> **Supplied data**:
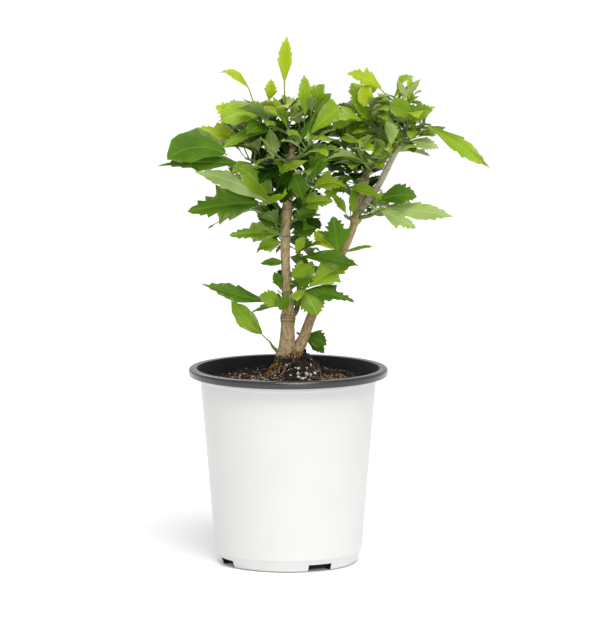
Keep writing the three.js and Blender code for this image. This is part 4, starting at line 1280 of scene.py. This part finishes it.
def limb_piece(name, sides, relief):
    """A limb as a rolled grid with furrows, knuckles, scars and closed ends."""
    sizes, axis = LIMBS[name], AXES[name]
    steps = np.linalg.norm(np.diff(axis, axis=0), axis=1)
    lengths = np.concatenate([[0], np.cumsum(steps)])
    total = lengths[-1]
    rows = int(total / BARK_ROW)
    ends = [0.0] * CAP_ROWS + [i / rows for i in range(rows + 1)] + [1.0] * CAP_ROWS
    scars = shares_of_shoots(name)
    frames = []
    side = np.array([1.0, 0, 0])
    for share in ends:
        t = np.interp(share * total, lengths, np.linspace(0, 1, len(lengths)))
        i = min(int(t * AXIS_STEPS), AXIS_STEPS - 1)
        along = (axis[i + 1] - axis[i]) / steps[i]
        side = side - along * side.dot(along)
        side /= np.linalg.norm(side)
        frames.append((curve_point(sizes["path"], t), side, np.cross(along, side), t))

    def place(u, row):
        centre, across, beside, t = frames[row]
        share = ends[row]
        stretch = t * (len(sizes["radii"]) - 1)
        i = min(int(stretch), len(sizes["radii"]) - 2)
        radius = mix(sizes["radii"][i], sizes["radii"][i + 1], stretch - i)
        radius += sum(by * math.exp(-(((share - at) / KNUCKLE) ** 2)) for at, by in sizes["knuckles"])
        radius += sum(by * math.exp(-(((share - at) / RING) ** 2)) for at, by in sizes["rings"])
        radius += sum(SCAR_RISE * radius * math.exp(-(((share - at) / SCAR) ** 2)) for at in scars)
        turn = 2 * math.pi * u
        radius *= 1 + sizes["flare"] * max(0, 1 - share / FLARE) * math.cos(FLARE_RIBS * turn + 0.6)
        gnarl = noise.fractal(on_bark(turn, share * total, GNARLS) * 0.9, 1.0, 2.0, 4)
        furrow = noise.noise(on_bark(turn, share * total, FURROWS))
        rough = relief * (ROUGH + ROUGHER_FOOT * max(0, 1 - share / FLARE))
        radius += rough * gnarl * GNARLS["height"] - relief * FURROWS["depth"] * max(0, furrow)
        from_end = min(row, len(ends) - 1 - row)
        radius *= min(1, from_end / CAP_ROWS) ** 0.5
        out = across * math.cos(turn) + beside * math.sin(turn)
        return centre + out * radius

    return rolled(name + "_bark", sides, len(ends) - 1, place)


# %% Each limb, with the light, dark and stained colour of its bark
OLD_RINGS = (202.5, 205.2, 207.5, 226.5, 273, 295.5)
TAN = ((0.49, 0.37, 0.195), (0.24, 0.165, 0.083), (0.32, 0.265, 0.125))
GREY = ((0.5, 0.46, 0.35), (0.26, 0.235, 0.165), (0.3, 0.31, 0.17))
GREEN = ((0.16, 0.2, 0.06), (0.08, 0.07, 0.03), (0.2, 0.13, 0.06))
ringed_bark = bark_finish("ringed_tan_bark", *TAN, 190, OLD_RINGS)
tan_bark = bark_finish("tan_bark", *TAN, 190)
grey_bark = bark_finish("grey_bark", *GREY, 70)
green_bark = bark_finish("green_bark", *GREEN, 60)
for name, sides, relief, slot, finish in (
    ("main_stem", 56, 0.45, "bark", ringed_bark),
    ("right_stem", 40, 0.28, "bark", tan_bark),
    ("right_leader", 24, 0.15, "bark", tan_bark),
    ("right_bough", 28, 0.18, "grey_bark", grey_bark),
    ("side_stem", 24, 0.12, "green_bark", green_bark),
):
    limb = limb_piece(name, sides, relief)
    smooth(limb, 60)
    dress(limb, slot, [finish], name)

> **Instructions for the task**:
Copy each line of the data exactly, leaving nothing out.

> **Solved exercise**:
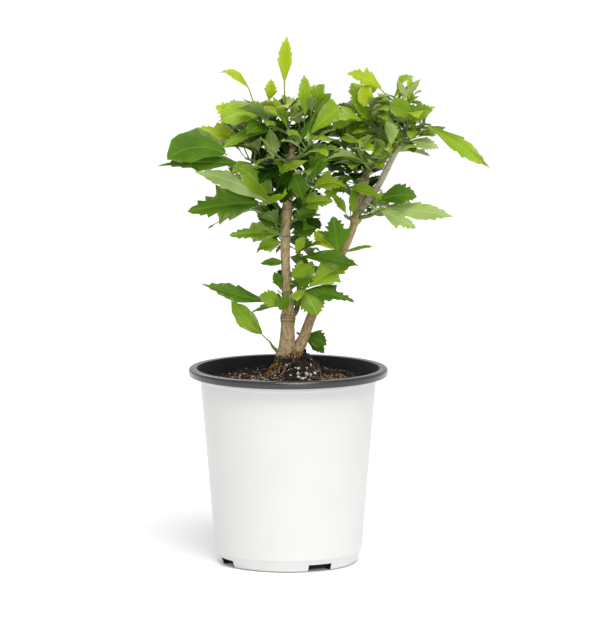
Keep writing the three.js and Blender code for this image. This is part 4, starting at line 1280 of scene.py. This part finishes it.
def limb_piece(name, sides, relief):
    """A limb as a rolled grid with furrows, knuckles, scars and closed ends."""
    sizes, axis = LIMBS[name], AXES[name]
    steps = np.linalg.norm(np.diff(axis, axis=0), axis=1)
    lengths = np.concatenate([[0], np.cumsum(steps)])
    total = lengths[-1]
    rows = int(total / BARK_ROW)
    ends = [0.0] * CAP_ROWS + [i / rows for i in range(rows + 1)] + [1.0] * CAP_ROWS
    scars = shares_of_shoots(name)
    frames = []
    side = np.array([1.0, 0, 0])
    for share in ends:
        t = np.interp(share * total, lengths, np.linspace(0, 1, len(lengths)))
        i = min(int(t * AXIS_STEPS), AXIS_STEPS - 1)
        along = (axis[i + 1] - axis[i]) / steps[i]
        side = side - along * side.dot(along)
        side /= np.linalg.norm(side)
        frames.append((curve_point(sizes["path"], t), side, np.cross(along, side), t))

    def place(u, row):
        centre, across, beside, t = frames[row]
        share = ends[row]
        stretch = t * (len(sizes["radii"]) - 1)
        i = min(int(stretch), len(sizes["radii"]) - 2)
        radius = mix(sizes["radii"][i], sizes["radii"][i + 1], stretch - i)
        radius += sum(by * math.exp(-(((share - at) / KNUCKLE) ** 2)) for at, by in sizes["knuckles"])
        radius += sum(by * math.exp(-(((share - at) / RING) ** 2)) for at, by in sizes["rings"])
        radius += sum(SCAR_RISE * radius * math.exp(-(((share - at) / SCAR) ** 2)) for at in scars)
        turn = 2 * math.pi * u
        radius *= 1 + sizes["flare"] * max(0, 1 - share / FLARE) * math.cos(FLARE_RIBS * turn + 0.6)
        gnarl = noise.fractal(on_bark(turn, share * total, GNARLS) * 0.9, 1.0, 2.0, 4)
        furrow = noise.noise(on_bark(turn, share * total, FURROWS))
        rough = relief * (ROUGH + ROUGHER_FOOT * max(0, 1 - share / FLARE))
        radius += rough * gnarl * GNARLS["height"] - relief * FURROWS["depth"] * max(0, furrow)
        from_end = min(row, len(ends) - 1 - row)
        radius *= min(1, from_end / CAP_ROWS) ** 0.5
        out = across * math.cos(turn) + beside * math.sin(turn)
        return centre + out * radius

    return rolled(name + "_bark", sides, len(ends) - 1, place)


# %% Each limb, with the light, dark and stained colour of its bark
OLD_RINGS = (202.5, 205.2, 207.5, 226.5, 273, 295.5)
TAN = ((0.49, 0.37, 0.195), (0.24, 0.165, 0.083), (0.32, 0.265, 0.125))
GREY = ((0.5, 0.46, 0.35), (0.26, 0.235, 0.165), (0.3, 0.31, 0.17))
GREEN = ((0.16, 0.2, 0.06), (0.08, 0.07, 0.03), (0.2, 0.13, 0.06))
ringed_bark = bark_finish("ringed_tan_bark", *TAN, 190, OLD_RINGS)
tan_bark = bark_finish("tan_bark", *TAN, 190)
grey_bark = bark_finish("grey_bark", *GREY, 70)
green_bark = bark_finish("green_bark", *GREEN, 60)
for name, sides, relief, slot, finish in (
    ("main_stem", 56, 0.45, "bark", ringed_bark),
    ("right_stem", 40, 0.28, "bark", tan_bark),
    ("right_leader", 24, 0.15, "bark", tan_bark),
    ("right_bough", 28, 0.18, "grey_bark", grey_bark),
    ("side_stem", 24, 0.12, "green_bark", green_bark),
):
    limb = limb_piece(name, sides, relief)
    smooth(limb, 60)
    dress(limb, slot, [finish], name)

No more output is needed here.